WORK TO COMPLETE - The records below hold pictures; please leave those out and retype the rest exactly.

----

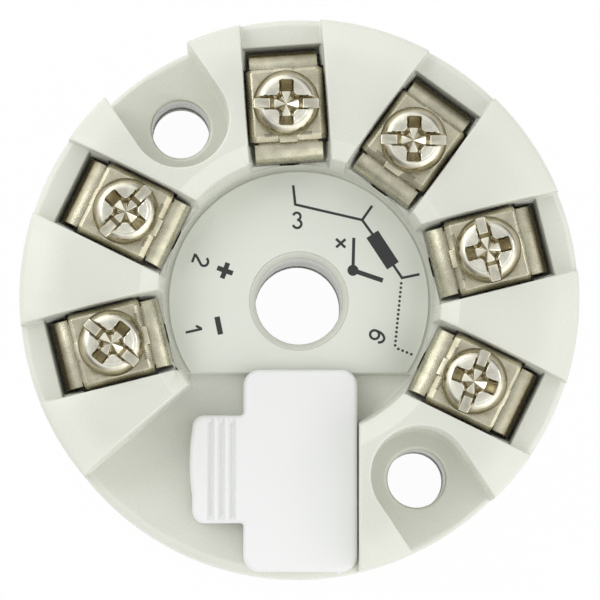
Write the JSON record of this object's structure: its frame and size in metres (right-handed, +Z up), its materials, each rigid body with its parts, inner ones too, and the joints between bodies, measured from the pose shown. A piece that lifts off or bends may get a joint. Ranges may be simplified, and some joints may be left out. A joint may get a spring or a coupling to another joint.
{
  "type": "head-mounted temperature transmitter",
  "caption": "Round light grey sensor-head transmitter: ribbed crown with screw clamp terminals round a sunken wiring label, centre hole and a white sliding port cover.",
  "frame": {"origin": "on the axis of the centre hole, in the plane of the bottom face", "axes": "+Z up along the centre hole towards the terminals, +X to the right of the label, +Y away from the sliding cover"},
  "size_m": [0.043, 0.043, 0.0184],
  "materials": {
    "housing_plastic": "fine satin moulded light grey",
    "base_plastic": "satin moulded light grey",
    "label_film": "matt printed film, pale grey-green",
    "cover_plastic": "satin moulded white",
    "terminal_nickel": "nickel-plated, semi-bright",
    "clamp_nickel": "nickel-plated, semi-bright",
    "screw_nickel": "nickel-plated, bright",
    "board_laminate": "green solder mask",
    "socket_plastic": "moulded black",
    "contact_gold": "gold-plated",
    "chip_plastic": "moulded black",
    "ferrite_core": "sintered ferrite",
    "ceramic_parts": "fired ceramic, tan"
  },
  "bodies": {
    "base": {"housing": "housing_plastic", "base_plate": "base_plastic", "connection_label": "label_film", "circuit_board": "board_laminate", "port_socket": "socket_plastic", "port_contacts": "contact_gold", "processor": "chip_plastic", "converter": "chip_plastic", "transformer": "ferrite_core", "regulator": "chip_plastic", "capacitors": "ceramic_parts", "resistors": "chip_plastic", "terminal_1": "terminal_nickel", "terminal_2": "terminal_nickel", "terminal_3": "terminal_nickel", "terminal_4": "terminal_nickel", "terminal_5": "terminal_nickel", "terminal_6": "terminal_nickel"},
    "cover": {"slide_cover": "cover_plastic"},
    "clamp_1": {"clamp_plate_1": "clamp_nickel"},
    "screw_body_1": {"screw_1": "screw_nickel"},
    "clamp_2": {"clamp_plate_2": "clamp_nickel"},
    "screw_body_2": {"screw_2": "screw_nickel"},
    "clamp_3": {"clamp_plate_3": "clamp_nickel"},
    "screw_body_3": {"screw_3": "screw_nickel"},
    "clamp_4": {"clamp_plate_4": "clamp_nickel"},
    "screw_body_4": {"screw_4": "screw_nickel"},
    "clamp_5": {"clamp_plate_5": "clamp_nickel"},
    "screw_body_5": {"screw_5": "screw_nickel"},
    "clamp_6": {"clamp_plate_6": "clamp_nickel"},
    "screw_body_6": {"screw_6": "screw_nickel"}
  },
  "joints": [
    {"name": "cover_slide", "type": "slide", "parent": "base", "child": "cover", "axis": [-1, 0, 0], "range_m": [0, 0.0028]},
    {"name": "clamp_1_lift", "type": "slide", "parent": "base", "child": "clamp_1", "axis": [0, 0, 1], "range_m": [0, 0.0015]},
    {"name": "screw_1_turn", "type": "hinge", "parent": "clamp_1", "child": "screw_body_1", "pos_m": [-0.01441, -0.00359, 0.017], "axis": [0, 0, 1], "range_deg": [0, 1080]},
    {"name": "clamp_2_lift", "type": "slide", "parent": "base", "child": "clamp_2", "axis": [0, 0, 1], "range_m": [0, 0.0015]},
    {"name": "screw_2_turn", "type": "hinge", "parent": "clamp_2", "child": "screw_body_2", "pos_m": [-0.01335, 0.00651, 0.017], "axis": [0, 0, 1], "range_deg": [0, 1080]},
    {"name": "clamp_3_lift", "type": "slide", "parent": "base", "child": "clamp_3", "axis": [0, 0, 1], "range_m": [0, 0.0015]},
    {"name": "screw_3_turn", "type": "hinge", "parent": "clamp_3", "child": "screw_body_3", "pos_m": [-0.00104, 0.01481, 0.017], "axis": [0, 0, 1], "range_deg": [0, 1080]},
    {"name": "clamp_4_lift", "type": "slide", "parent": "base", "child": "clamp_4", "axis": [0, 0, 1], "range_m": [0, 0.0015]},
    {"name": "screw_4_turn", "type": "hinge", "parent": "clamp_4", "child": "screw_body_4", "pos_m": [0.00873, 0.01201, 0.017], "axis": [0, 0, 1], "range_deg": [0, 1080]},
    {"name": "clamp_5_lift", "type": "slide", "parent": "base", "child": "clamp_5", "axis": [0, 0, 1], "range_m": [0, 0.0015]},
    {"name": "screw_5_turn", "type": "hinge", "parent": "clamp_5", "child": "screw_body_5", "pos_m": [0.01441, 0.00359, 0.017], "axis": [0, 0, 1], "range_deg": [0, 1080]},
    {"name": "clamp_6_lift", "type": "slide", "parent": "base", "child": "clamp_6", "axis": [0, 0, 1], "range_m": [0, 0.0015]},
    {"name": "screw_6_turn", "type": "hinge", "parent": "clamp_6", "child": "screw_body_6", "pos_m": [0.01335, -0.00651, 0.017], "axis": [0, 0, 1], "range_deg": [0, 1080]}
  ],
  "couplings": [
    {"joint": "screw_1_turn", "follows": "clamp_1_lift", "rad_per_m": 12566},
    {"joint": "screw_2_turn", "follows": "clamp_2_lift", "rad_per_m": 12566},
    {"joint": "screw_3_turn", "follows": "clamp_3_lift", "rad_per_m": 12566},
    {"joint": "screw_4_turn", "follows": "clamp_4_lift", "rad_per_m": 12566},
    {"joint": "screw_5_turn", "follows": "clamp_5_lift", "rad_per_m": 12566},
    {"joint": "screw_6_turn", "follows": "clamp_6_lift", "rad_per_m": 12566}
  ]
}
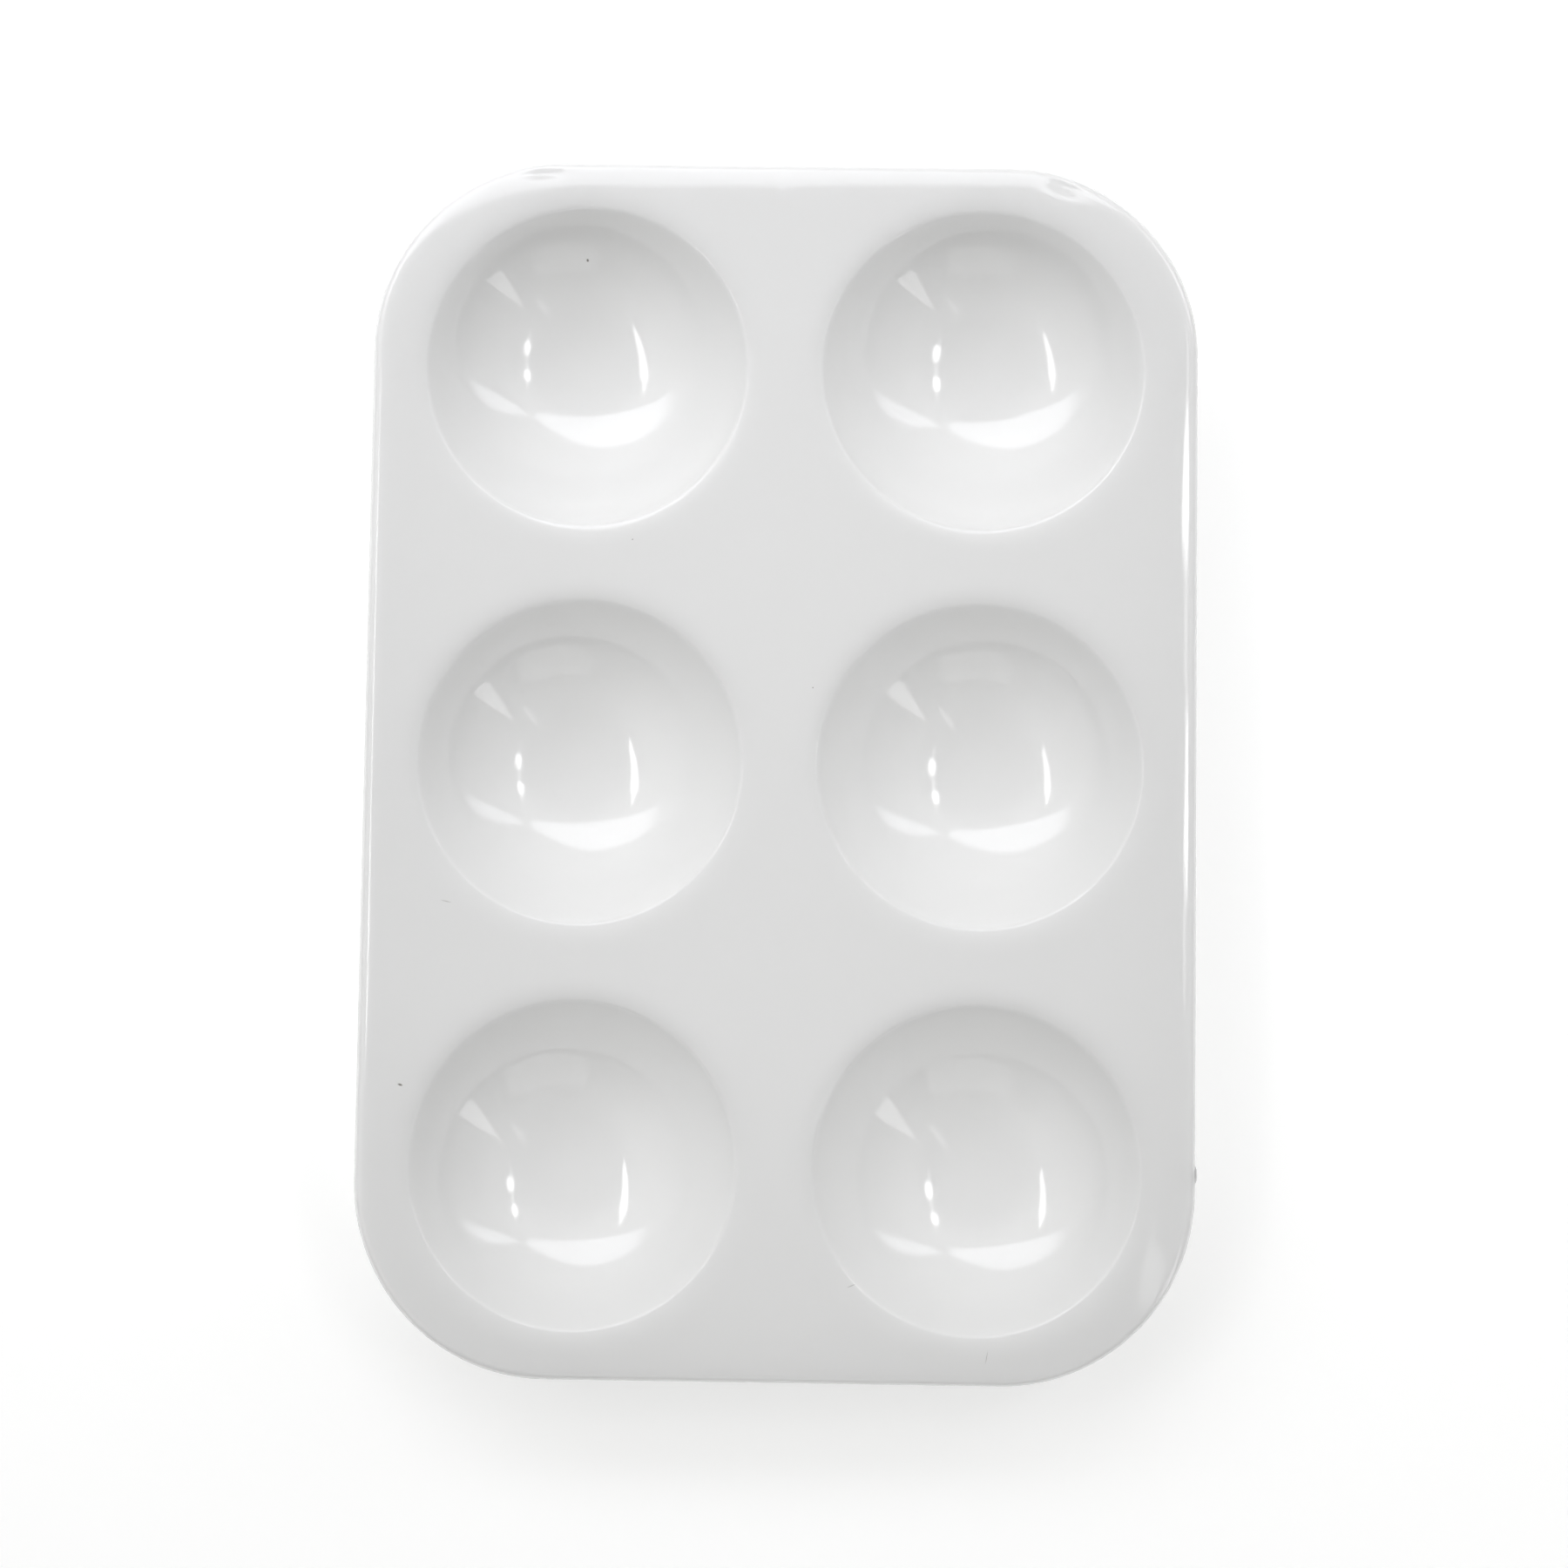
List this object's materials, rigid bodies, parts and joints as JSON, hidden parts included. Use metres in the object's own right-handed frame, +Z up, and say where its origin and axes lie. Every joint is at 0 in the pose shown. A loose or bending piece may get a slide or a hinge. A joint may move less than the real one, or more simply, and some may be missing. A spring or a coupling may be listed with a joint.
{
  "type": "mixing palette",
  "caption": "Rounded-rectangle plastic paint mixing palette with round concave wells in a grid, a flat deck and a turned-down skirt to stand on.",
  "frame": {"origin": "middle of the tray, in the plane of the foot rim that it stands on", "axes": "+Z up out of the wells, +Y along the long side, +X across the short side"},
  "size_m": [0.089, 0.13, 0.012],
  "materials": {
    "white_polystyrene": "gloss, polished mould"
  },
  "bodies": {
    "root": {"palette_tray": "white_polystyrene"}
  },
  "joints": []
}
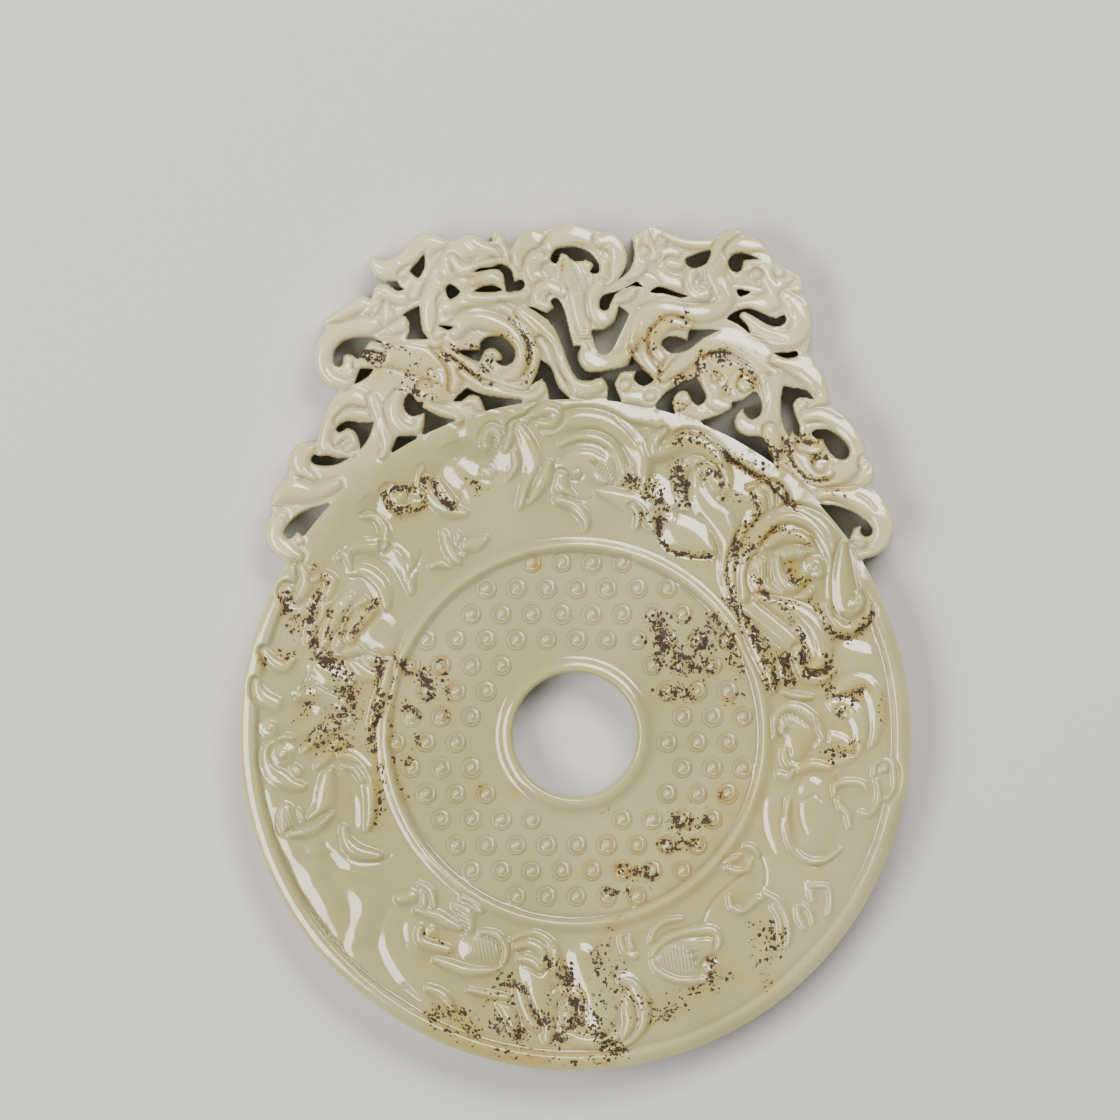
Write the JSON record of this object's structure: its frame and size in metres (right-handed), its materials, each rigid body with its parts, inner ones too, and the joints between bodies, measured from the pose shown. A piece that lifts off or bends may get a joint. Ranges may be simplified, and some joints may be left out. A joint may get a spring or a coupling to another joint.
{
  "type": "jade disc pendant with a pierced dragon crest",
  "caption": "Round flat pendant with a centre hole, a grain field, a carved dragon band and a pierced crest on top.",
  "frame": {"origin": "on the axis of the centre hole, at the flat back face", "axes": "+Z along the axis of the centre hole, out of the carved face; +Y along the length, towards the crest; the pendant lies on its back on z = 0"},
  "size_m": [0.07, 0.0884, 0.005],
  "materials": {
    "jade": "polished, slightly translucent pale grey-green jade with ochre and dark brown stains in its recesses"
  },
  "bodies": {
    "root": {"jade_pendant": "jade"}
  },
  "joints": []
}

----

THE RESPONSE -
Write the JSON record of this object's structure: its frame and size in metres (right-handed, +Z up), its materials, each rigid body with its parts, inner ones too, and the joints between bodies, measured from the pose shown. A piece that lifts off or bends may get a joint. Ranges may be simplified, and some joints may be left out. A joint may get a spring or a coupling to another joint.
{
  "type": "head-mounted temperature transmitter",
  "caption": "Round light grey sensor-head transmitter: ribbed crown with screw clamp terminals round a sunken wiring label, centre hole and a white sliding port cover.",
  "frame": {"origin": "on the axis of the centre hole, in the plane of the bottom face", "axes": "+Z up along the centre hole towards the terminals, +X to the right of the label, +Y away from the sliding cover"},
  "size_m": [0.043, 0.043, 0.0184],
  "materials": {
    "housing_plastic": "fine satin moulded light grey",
    "base_plastic": "satin moulded light grey",
    "label_film": "matt printed film, pale grey-green",
    "cover_plastic": "satin moulded white",
    "terminal_nickel": "nickel-plated, semi-bright",
    "clamp_nickel": "nickel-plated, semi-bright",
    "screw_nickel": "nickel-plated, bright",
    "board_laminate": "green solder mask",
    "socket_plastic": "moulded black",
    "contact_gold": "gold-plated",
    "chip_plastic": "moulded black",
    "ferrite_core": "sintered ferrite",
    "ceramic_parts": "fired ceramic, tan"
  },
  "bodies": {
    "base": {"housing": "housing_plastic", "base_plate": "base_plastic", "connection_label": "label_film", "circuit_board": "board_laminate", "port_socket": "socket_plastic", "port_contacts": "contact_gold", "processor": "chip_plastic", "converter": "chip_plastic", "transformer": "ferrite_core", "regulator": "chip_plastic", "capacitors": "ceramic_parts", "resistors": "chip_plastic", "terminal_1": "terminal_nickel", "terminal_2": "terminal_nickel", "terminal_3": "terminal_nickel", "terminal_4": "terminal_nickel", "terminal_5": "terminal_nickel", "terminal_6": "terminal_nickel"},
    "cover": {"slide_cover": "cover_plastic"},
    "clamp_1": {"clamp_plate_1": "clamp_nickel"},
    "screw_body_1": {"screw_1": "screw_nickel"},
    "clamp_2": {"clamp_plate_2": "clamp_nickel"},
    "screw_body_2": {"screw_2": "screw_nickel"},
    "clamp_3": {"clamp_plate_3": "clamp_nickel"},
    "screw_body_3": {"screw_3": "screw_nickel"},
    "clamp_4": {"clamp_plate_4": "clamp_nickel"},
    "screw_body_4": {"screw_4": "screw_nickel"},
    "clamp_5": {"clamp_plate_5": "clamp_nickel"},
    "screw_body_5": {"screw_5": "screw_nickel"},
    "clamp_6": {"clamp_plate_6": "clamp_nickel"},
    "screw_body_6": {"screw_6": "screw_nickel"}
  },
  "joints": [
    {"name": "cover_slide", "type": "slide", "parent": "base", "child": "cover", "axis": [-1, 0, 0], "range_m": [0, 0.0028]},
    {"name": "clamp_1_lift", "type": "slide", "parent": "base", "child": "clamp_1", "axis": [0, 0, 1], "range_m": [0, 0.0015]},
    {"name": "screw_1_turn", "type": "hinge", "parent": "clamp_1", "child": "screw_body_1", "pos_m": [-0.01441, -0.00359, 0.017], "axis": [0, 0, 1], "range_deg": [0, 1080]},
    {"name": "clamp_2_lift", "type": "slide", "parent": "base", "child": "clamp_2", "axis": [0, 0, 1], "range_m": [0, 0.0015]},
    {"name": "screw_2_turn", "type": "hinge", "parent": "clamp_2", "child": "screw_body_2", "pos_m": [-0.01335, 0.00651, 0.017], "axis": [0, 0, 1], "range_deg": [0, 1080]},
    {"name": "clamp_3_lift", "type": "slide", "parent": "base", "child": "clamp_3", "axis": [0, 0, 1], "range_m": [0, 0.0015]},
    {"name": "screw_3_turn", "type": "hinge", "parent": "clamp_3", "child": "screw_body_3", "pos_m": [-0.00104, 0.01481, 0.017], "axis": [0, 0, 1], "range_deg": [0, 1080]},
    {"name": "clamp_4_lift", "type": "slide", "parent": "base", "child": "clamp_4", "axis": [0, 0, 1], "range_m": [0, 0.0015]},
    {"name": "screw_4_turn", "type": "hinge", "parent": "clamp_4", "child": "screw_body_4", "pos_m": [0.00873, 0.01201, 0.017], "axis": [0, 0, 1], "range_deg": [0, 1080]},
    {"name": "clamp_5_lift", "type": "slide", "parent": "base", "child": "clamp_5", "axis": [0, 0, 1], "range_m": [0, 0.0015]},
    {"name": "screw_5_turn", "type": "hinge", "parent": "clamp_5", "child": "screw_body_5", "pos_m": [0.01441, 0.00359, 0.017], "axis": [0, 0, 1], "range_deg": [0, 1080]},
    {"name": "clamp_6_lift", "type": "slide", "parent": "base", "child": "clamp_6", "axis": [0, 0, 1], "range_m": [0, 0.0015]},
    {"name": "screw_6_turn", "type": "hinge", "parent": "clamp_6", "child": "screw_body_6", "pos_m": [0.01335, -0.00651, 0.017], "axis": [0, 0, 1], "range_deg": [0, 1080]}
  ],
  "couplings": [
    {"joint": "screw_1_turn", "follows": "clamp_1_lift", "rad_per_m": 12566},
    {"joint": "screw_2_turn", "follows": "clamp_2_lift", "rad_per_m": 12566},
    {"joint": "screw_3_turn", "follows": "clamp_3_lift", "rad_per_m": 12566},
    {"joint": "screw_4_turn", "follows": "clamp_4_lift", "rad_per_m": 12566},
    {"joint": "screw_5_turn", "follows": "clamp_5_lift", "rad_per_m": 12566},
    {"joint": "screw_6_turn", "follows": "clamp_6_lift", "rad_per_m": 12566}
  ]
}
List this object's materials, rigid bodies, parts and joints as JSON, hidden parts included. Use metres in the object's own right-handed frame, +Z up, and say where its origin and axes lie. Every joint is at 0 in the pose shown. A loose or bending piece may get a slide or a hinge. A joint may move less than the real one, or more simply, and some may be missing. A spring or a coupling may be listed with a joint.
{
  "type": "mixing palette",
  "caption": "Rounded-rectangle plastic paint mixing palette with round concave wells in a grid, a flat deck and a turned-down skirt to stand on.",
  "frame": {"origin": "middle of the tray, in the plane of the foot rim that it stands on", "axes": "+Z up out of the wells, +Y along the long side, +X across the short side"},
  "size_m": [0.089, 0.13, 0.012],
  "materials": {
    "white_polystyrene": "gloss, polished mould"
  },
  "bodies": {
    "root": {"palette_tray": "white_polystyrene"}
  },
  "joints": []
}
Write the JSON record of this object's structure: its frame and size in metres (right-handed), its materials, each rigid body with its parts, inner ones too, and the joints between bodies, measured from the pose shown. A piece that lifts off or bends may get a joint. Ranges may be simplified, and some joints may be left out. A joint may get a spring or a coupling to another joint.
{
  "type": "jade disc pendant with a pierced dragon crest",
  "caption": "Round flat pendant with a centre hole, a grain field, a carved dragon band and a pierced crest on top.",
  "frame": {"origin": "on the axis of the centre hole, at the flat back face", "axes": "+Z along the axis of the centre hole, out of the carved face; +Y along the length, towards the crest; the pendant lies on its back on z = 0"},
  "size_m": [0.07, 0.0884, 0.005],
  "materials": {
    "jade": "polished, slightly translucent pale grey-green jade with ochre and dark brown stains in its recesses"
  },
  "bodies": {
    "root": {"jade_pendant": "jade"}
  },
  "joints": []
}